Multi-Tenancy with VRFs
Each tenant gets its own VRF instance on SONiC. Inter-tenant communication (when required) flows through a controlled routing policy, typically via a centralized firewall or gateway.
| Tenant Isolation Method | Use Case | SONiC Support |
|---|---|---|
| VRF-lite per tenant | Simple multi-tenancy | Native |
| EVPN Type 5 prefix routes | Inter-subnet routing across VTEPs | Native |
| Route-target filtering | Controlling which tenants see which routes | Via FRR BGP config |
| ACL-based micro-segmentation | Per-flow or per-application policy | Via SAI/ASIC ACLs |
Operational Considerations for Australian Enterprises
SONiC Configuration and Automation
SONiC uses JSON-based configuration (config_db.json) as its primary configuration model. For enterprise teams accustomed to CLI-driven workflows, this requires an adjustment, but it brings significant advantages:
- Version control: Configuration files integrate naturally with Git-based workflows.
- Idempotent automation: Tools like Ansible, Puppet, or custom Python scripts can manage SONiC configurations predictably.
- NETCONF/YANG: SONiC has growing support for NETCONF and YANG models, enabling integration with existing network management platforms.
Monitoring and Visibility
SONiC provides several built-in monitoring capabilities:
showCLI commands for real-time state inspection- Streaming telemetry support for integration with monitoring platforms like Prometheus, Grafana, or ELK
- LLDP for neighbor discovery and topology mapping
- BGP session monitoring through FRR commands
For Australian enterprises running hybrid monitoring stacks (on-premises SIEM with cloud-based analytics), SONiC’s streaming telemetry exports integrate with standard collection pipelines.
Hardware Selection: ASIC Considerations
SONiC runs on switches from multiple vendors and ASICs, as documented by the SONiC Foundation. The Switch Abstraction Interface (SAI) decouples the NOS from the silicon, giving buyers flexibility in hardware selection.
When selecting hardware for an EVPN-VXLAN fabric, evaluate:
- VXLAN VTEP hardware offload: Not all ASICs support hardware VTEP termination. Confirm that the switch ASIC handles VXLAN encapsulation and decapsulation in hardware.
- VRF scale: Check the maximum number of VRFs the ASIC supports.
- ACL and TCAM capacity: Multi-tenant EVPN fabrics with micro-segmentation require adequate TCAM resources.
- Table sizes: Route scale, MAC address table size, and ECMP group size should align with your fabric design.
NVIDIA Spectrum switches, for example, support SONiC and offer hardware VXLAN offload with documented scale characteristics up to 512K IPv4 routes on current-generation silicon.

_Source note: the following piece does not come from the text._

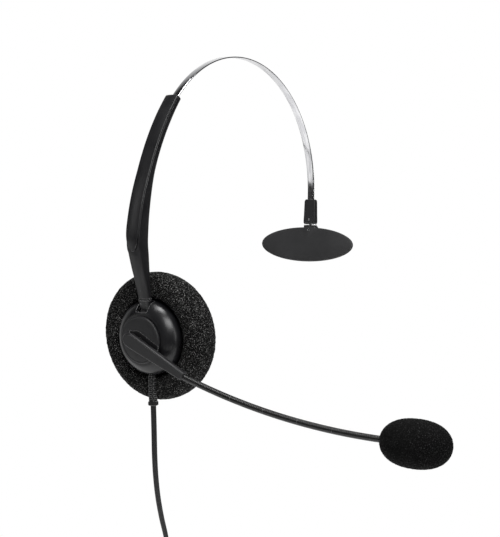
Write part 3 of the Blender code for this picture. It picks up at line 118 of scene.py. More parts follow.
def turned(name: str, profile: Sequence[Point], steps: int = 96, ring: bool = False) -> bpy.types.Object:
    """Spins a profile about z into a closed body.

    Args:
        name: The new object's name.
        profile: (radius, height) points down the outer side.
        steps: Faces round the axis.
        ring: The profile closes on itself and the body has a hole.

    Returns:
        The new object, in its own frame.
    """
    bpy.ops.mesh.primitive_plane_add(size=MM, location=(0, 0, 0))
    obj = bpy.context.active_object
    obj.name = name
    places = [Vector((radius, 0.0, height)) for radius, height in profile]
    with editing(obj):
        bpy.ops.mesh.select_all(action="SELECT")
        bpy.ops.mesh.merge(type="CENTER")
        bpy.ops.transform.translate(value=places[0])
        for before, after in zip(places, places[1:] + places[:1] * ring):
            extrude(after - before)
        bpy.ops.mesh.select_all(action="SELECT")
        bpy.ops.mesh.remove_doubles(threshold=1e-6)
        bpy.ops.mesh.select_all(action="SELECT")
        bpy.ops.mesh.spin(steps=steps, angle=math.tau, center=(0, 0, 0), axis=(0, 0, 1), use_auto_merge=True)
        tidy()
    return obj


def lofted(name: str, rings: Sequence[Sequence[Vector]]) -> bpy.types.Object:
    """Extrudes a disc once for each ring, then moves its points onto the rings.

    Args:
        name: The new object's name.
        rings: Rings of equally many points, from one end of the body to the other.

    Returns:
        The new closed object.
    """
    around = len(rings[0])
    bpy.ops.mesh.primitive_circle_add(vertices=around, radius=1.0, fill_type="NGON", location=(0, 0, 0))
    obj = bpy.context.active_object
    obj.name = name
    with editing(obj):
        bpy.ops.mesh.select_all(action="SELECT")
        for _ in rings[1:]:
            extrude(Vector((0.0, 0.0, 1.0)))
    for vertex in obj.data.vertices:
        turn = (math.atan2(vertex.co.y, vertex.co.x) / math.tau - 0.25) * around
        vertex.co = rings[round(vertex.co.z)][round(turn) % around]
    with editing(obj):
        tidy()
    return obj


def carve(obj: bpy.types.Object, tool: bpy.types.Object, operation: str = "DIFFERENCE") -> None:
    """Cuts or joins with another object, which is used up.

    Args:
        obj: The object that is changed.
        tool: The cutter or the addition.
        operation: DIFFERENCE, UNION or INTERSECT.
    """
    select_only(obj)
    modifier = obj.modifiers.new("cut", "BOOLEAN")
    modifier.operation = operation
    modifier.solver = "EXACT"
    modifier.object = tool
    bpy.ops.object.modifier_apply(modifier=modifier.name)
    bpy.data.objects.remove(tool)


def moved(obj: bpy.types.Object, place: Matrix) -> bpy.types.Object:
    """Moves a mesh's points by a matrix, so that its object stays at the origin."""
    obj.data.transform(place)
    return obj


def arc(radius_x: float, radius_y: float, start: float, end: float, count: int,
        centre: Point = (0.0, 0.0), power: float = 2.0) -> list[Point]:
    """Points on an arc of an ellipse.

    Args:
        radius_x: Half its width.
        radius_y: Half its height.
        start: First angle, in degrees.
        end: Last angle, in degrees.
        count: Number of steps.
        centre: The ellipse's middle.
        power: 2 for an ellipse, more for a squarer one.

    Returns:
        One more point than there are steps.
    """
    found = []
    for i in range(count + 1):
        angle = math.radians(start + (end - start) * i / count)
        across = math.copysign(abs(math.cos(angle)) ** (2 / power), math.cos(angle))
        along = math.copysign(abs(math.sin(angle)) ** (2 / power), math.sin(angle))
        found.append((centre[0] + radius_x * across, centre[1] + radius_y * along))
    return found


def rounded(half: float, low: float, high: float, low_corner: float, high_corner: float,
            count: int = 4) -> list[Point]:
    """A rectangle with rounded corners, as one ring of points.

    Args:
        half: Half its width.
        low: Its lower edge.
        high: Its upper edge.
        low_corner: Radius of the two lower corners.
        high_corner: Radius of the two upper corners.
        count: Steps round each corner.

    Returns:
        The ring, anticlockwise from the right.
    """
    ring: list[Point] = []
    for side, top, corner, turn in ((1, 1, high_corner, 0), (-1, 1, high_corner, 90), (-1, 0, low_corner, 180),
                                    (1, 0, low_corner, 270)):
        middle = (side * (half - corner), high - corner if top else low + corner)
        ring += arc(corner, corner, turn, turn + 90, count, middle)
    return ring


def shrunk(ring: Sequence[Point], inset: float) -> list[Point]:
    """A flat ring with every point moved inward by a distance, along its own normal."""
    found = []
    for i, (x, y) in enumerate(ring):
        before, after = Vector(ring[i - 1]), Vector(ring[(i + 1) % len(ring)])
        tangent = (after - before).normalized()
        found.append((x - tangent.y * inset, y + tangent.x * inset))
    return found


def in_mm(points: Sequence[Point]) -> list[Point]:
    """Flat points that are given in millimetres, in metres."""
    return [(a * MM, b * MM) for a, b in points]


def plate(name: str, ring: Sequence[Point], levels: Sequence[Point]) -> bpy.types.Object:
    """A flat body with shaped edges.

    Args:
        name: The new object's name.
        ring: Its outline, anticlockwise.
        levels: (height, inset) pairs from the bottom up.

    Returns:
        The new object.
    """
    return lofted(name, [[Vector((x, y, height)) for x, y in shrunk(ring, inset)] for height, inset in levels])


def tube_rings(path: Sequence[Vector], ring: Sequence[Point],
               across: Callable[[int], Vector]) -> list[list[Vector]]:
    """Rings along a path, kept square to it.

    Args:
        path: Points down the middle.
        ring: The flat ring.
        across: The direction that the ring's first axis keeps to, at each point's number.

    Returns:
        One ring for each point.
    """
    rings = []
    for i, point in enumerate(path):
        along = (path[min(i + 1, len(path) - 1)] - path[max(i - 1, 0)]).normalized()
        second = along.cross(across(i)).normalized()
        first = second.cross(along)
        rings.append([point + first * a + second * b for a, b in ring])
    return rings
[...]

Design Checklist: EVPN-VXLAN Fabric on SONiC
Use this checklist when planning a new EVPN-VXLAN deployment on SONiC-based switches:
- Define fabric scale: number of spines, leaves, and future growth targets
- Select underlay addressing scheme (loopback /32s, /31 point-to-point links)

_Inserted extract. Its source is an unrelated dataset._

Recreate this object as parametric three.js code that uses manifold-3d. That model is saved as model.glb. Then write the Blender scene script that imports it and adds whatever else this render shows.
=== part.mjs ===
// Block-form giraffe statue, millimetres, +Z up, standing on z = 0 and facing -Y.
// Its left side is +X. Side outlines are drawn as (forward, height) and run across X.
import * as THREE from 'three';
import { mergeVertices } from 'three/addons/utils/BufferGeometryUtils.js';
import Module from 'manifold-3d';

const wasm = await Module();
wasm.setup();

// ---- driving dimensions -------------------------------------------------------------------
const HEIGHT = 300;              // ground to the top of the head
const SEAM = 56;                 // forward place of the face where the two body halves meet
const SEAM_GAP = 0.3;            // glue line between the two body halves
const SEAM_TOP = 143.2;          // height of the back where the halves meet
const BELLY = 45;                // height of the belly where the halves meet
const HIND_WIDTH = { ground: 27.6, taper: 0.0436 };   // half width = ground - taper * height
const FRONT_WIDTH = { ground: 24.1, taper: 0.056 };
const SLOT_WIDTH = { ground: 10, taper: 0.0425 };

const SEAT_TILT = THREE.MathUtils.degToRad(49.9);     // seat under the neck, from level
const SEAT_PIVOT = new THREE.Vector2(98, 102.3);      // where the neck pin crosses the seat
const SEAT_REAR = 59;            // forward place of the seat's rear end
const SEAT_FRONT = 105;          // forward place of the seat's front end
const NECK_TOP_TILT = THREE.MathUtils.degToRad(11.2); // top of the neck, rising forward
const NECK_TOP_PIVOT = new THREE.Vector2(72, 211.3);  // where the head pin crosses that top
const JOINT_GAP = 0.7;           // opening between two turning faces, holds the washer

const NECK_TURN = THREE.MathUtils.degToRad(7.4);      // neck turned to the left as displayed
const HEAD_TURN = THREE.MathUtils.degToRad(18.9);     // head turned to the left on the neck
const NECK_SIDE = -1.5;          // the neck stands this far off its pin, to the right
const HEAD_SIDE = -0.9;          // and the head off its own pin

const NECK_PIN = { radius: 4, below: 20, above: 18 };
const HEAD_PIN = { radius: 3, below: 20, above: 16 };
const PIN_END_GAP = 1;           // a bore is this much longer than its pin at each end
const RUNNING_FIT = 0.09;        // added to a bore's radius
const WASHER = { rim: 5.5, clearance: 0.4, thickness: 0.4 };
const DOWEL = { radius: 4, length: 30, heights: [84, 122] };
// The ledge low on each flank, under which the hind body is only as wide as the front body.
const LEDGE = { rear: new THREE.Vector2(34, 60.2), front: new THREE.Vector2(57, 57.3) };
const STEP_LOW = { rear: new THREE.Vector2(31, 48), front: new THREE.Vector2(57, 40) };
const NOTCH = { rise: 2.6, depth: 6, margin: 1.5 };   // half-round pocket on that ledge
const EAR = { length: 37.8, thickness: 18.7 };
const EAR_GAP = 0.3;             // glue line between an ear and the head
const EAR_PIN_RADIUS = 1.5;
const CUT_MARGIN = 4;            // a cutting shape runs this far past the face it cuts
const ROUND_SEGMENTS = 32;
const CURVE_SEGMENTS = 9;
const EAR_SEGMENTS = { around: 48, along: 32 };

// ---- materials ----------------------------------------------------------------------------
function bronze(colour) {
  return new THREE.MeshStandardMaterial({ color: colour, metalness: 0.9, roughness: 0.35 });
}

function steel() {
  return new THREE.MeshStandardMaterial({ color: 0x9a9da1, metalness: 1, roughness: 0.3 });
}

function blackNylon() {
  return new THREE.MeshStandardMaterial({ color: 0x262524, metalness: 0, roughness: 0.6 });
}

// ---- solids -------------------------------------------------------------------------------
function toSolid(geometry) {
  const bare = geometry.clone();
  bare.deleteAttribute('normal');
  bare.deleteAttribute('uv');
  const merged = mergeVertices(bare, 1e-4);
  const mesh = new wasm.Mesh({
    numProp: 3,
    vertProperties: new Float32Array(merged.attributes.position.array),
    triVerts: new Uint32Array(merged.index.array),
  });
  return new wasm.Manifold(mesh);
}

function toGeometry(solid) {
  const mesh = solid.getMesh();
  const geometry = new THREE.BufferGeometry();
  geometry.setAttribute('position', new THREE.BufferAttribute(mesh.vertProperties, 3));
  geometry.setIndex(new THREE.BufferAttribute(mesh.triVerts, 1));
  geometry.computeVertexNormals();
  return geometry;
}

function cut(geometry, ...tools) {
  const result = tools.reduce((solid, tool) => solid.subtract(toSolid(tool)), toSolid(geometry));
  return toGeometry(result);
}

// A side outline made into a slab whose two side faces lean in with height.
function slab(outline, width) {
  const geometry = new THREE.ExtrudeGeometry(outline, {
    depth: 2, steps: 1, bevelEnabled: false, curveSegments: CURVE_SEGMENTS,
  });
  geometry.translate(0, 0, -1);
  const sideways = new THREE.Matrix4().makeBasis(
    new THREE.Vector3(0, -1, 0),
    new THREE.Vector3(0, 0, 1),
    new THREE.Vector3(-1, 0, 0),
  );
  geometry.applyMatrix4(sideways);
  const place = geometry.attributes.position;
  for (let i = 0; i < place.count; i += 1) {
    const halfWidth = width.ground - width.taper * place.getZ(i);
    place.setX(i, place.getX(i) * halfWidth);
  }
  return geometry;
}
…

- Choose underlay routing protocol (eBGP with unique AS per device recommended)
- Define VTEP loopback address pool
- Plan tenant VRF instances and route-target assignments
- Choose IRB mode (symmetric IRB recommended)

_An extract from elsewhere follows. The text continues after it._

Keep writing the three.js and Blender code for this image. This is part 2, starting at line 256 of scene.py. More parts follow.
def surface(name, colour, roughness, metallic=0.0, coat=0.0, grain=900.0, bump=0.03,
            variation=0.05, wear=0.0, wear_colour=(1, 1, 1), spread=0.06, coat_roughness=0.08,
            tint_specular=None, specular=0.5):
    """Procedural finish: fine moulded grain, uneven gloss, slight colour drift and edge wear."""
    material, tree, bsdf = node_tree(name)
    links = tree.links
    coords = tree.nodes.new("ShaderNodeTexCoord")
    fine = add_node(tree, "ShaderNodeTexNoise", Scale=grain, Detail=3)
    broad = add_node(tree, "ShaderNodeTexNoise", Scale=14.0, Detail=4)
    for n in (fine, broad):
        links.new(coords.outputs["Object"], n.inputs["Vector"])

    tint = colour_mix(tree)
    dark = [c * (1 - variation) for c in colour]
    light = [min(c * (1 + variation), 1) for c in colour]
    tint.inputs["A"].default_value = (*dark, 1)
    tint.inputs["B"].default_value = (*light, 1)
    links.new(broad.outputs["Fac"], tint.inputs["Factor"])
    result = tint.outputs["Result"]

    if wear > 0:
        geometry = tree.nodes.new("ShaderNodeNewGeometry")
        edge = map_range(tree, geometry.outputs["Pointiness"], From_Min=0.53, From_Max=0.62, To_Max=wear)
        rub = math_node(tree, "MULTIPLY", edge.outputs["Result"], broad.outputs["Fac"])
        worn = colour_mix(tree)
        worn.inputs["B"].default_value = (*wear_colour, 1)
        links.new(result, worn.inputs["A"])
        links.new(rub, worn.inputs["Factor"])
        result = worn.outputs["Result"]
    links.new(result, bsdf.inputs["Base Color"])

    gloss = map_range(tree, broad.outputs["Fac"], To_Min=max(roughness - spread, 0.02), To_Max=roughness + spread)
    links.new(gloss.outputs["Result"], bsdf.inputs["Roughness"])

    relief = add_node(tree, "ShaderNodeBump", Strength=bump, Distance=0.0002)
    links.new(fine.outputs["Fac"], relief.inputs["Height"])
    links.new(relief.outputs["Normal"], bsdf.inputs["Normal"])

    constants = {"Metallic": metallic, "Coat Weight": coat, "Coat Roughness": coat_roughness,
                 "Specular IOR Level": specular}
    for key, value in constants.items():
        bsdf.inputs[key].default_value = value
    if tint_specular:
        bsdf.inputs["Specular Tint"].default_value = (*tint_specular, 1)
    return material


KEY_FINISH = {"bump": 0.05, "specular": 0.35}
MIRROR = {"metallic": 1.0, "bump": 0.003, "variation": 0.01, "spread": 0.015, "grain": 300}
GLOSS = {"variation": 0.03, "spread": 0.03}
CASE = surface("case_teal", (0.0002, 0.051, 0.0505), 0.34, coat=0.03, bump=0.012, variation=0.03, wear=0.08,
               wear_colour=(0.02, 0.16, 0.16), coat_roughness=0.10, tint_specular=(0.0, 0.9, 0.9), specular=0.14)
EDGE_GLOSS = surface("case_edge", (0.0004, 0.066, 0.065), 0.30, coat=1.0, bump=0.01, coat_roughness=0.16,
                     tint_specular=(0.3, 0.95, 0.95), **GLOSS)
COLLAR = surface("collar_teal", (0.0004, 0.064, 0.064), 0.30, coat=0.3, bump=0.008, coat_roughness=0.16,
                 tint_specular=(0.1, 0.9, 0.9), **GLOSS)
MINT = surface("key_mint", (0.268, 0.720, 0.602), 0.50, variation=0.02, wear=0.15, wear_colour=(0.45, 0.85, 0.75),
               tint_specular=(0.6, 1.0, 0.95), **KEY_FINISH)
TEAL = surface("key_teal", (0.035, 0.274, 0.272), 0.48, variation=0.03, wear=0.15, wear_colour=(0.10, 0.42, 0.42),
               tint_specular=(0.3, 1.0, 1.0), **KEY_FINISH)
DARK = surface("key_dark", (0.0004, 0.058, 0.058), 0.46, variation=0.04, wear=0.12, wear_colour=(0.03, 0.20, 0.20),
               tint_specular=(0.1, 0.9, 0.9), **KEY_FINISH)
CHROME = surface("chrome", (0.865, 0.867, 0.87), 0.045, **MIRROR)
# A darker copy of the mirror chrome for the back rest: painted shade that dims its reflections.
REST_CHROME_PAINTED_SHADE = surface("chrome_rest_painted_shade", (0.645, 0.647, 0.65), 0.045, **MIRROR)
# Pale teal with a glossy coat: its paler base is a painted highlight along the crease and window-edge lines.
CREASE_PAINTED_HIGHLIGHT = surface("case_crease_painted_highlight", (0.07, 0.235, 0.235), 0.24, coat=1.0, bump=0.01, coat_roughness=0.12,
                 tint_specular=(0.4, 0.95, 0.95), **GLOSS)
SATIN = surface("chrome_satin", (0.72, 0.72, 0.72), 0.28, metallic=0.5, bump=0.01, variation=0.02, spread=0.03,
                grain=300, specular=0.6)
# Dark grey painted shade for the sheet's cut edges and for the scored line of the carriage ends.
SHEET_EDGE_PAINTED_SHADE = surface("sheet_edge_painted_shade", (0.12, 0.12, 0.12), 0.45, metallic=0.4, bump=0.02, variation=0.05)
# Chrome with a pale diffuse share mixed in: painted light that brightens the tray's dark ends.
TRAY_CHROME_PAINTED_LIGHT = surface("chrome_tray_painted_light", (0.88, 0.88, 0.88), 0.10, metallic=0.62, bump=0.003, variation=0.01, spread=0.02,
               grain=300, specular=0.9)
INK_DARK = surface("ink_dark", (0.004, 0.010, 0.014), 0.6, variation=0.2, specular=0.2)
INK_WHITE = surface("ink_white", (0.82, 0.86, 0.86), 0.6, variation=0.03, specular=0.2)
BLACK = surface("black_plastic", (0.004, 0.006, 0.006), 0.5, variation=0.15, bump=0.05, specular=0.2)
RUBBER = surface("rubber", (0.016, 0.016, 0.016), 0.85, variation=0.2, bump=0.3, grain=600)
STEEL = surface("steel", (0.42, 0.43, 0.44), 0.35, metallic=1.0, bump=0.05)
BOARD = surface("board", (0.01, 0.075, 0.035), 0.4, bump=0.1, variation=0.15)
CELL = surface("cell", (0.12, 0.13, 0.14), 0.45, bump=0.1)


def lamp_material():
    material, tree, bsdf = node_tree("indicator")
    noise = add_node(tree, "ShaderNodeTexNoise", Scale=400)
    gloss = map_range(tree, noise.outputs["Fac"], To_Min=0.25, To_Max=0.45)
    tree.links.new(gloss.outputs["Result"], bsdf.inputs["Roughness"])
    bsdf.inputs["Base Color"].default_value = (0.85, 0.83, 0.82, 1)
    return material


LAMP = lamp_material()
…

- Confirm ASIC support for hardware VXLAN offload on selected switches
- Define VLAN-to-VNI mapping for each tenant
- Plan inter-VRF routing policy (centralized gateway or distributed)
- Set up configuration management (Git + Ansible, or equivalent)
- Design monitoring and telemetry pipeline
- Validate with a PoC before production rollout
Linking EVPN-VXLAN to Your Broader Fabric Strategy
EVPN-VXLAN does not exist in isolation. For many Australian enterprises, the EVPN fabric is the foundation layer that supports:
- AI/ML cluster backends: VXLAN segments isolate GPU traffic and RDMA flows. See the xSONIC AI Fabric solution for how EVPN-VXLAN connects to high-performance compute fabrics.
- Campus-to-DC extension: EVPN-VXLAN can extend from the data center leaf into the campus aggregation layer, enabling consistent policy across sites.
- Multi-site fabrics: EVPN-VXLAN with Type 5 routes enables inter-site connectivity without MPLS, which is relevant for enterprises with geographically distributed operations across Australian states.
The open nature of SONiC means you can start with a single-vendor hardware platform and expand to multi-vendor as your fabric grows, without redesigning the overlay.
What This Means for Your Next Refresh
If your current data center fabric relies on a proprietary NOS with EVPN-VXLAN support, the path to SONiC is shorter than many teams expect. The protocol behavior is standards-based. The configuration model is documented. The community is active, with the SONiC Foundation operating under the Linux Foundation with contributions from major networking silicon and equipment vendors.
The risk is not in the protocol. It is in the operational transition. Teams need to plan for:
- Training on SONiC’s configuration model (JSON-based, CLI supplementary)
- Integration with existing monitoring and automation toolchains
- Hardware selection that confirms VXLAN and EVPN feature support on the target ASIC
For Australian enterprises, where data sovereignty and operational simplicity are priorities, SONiC-based EVPN-VXLAN fabrics offer a credible alternative to proprietary stacks with the added benefit of community-driven feature development and no per-switch NOS licensing costs.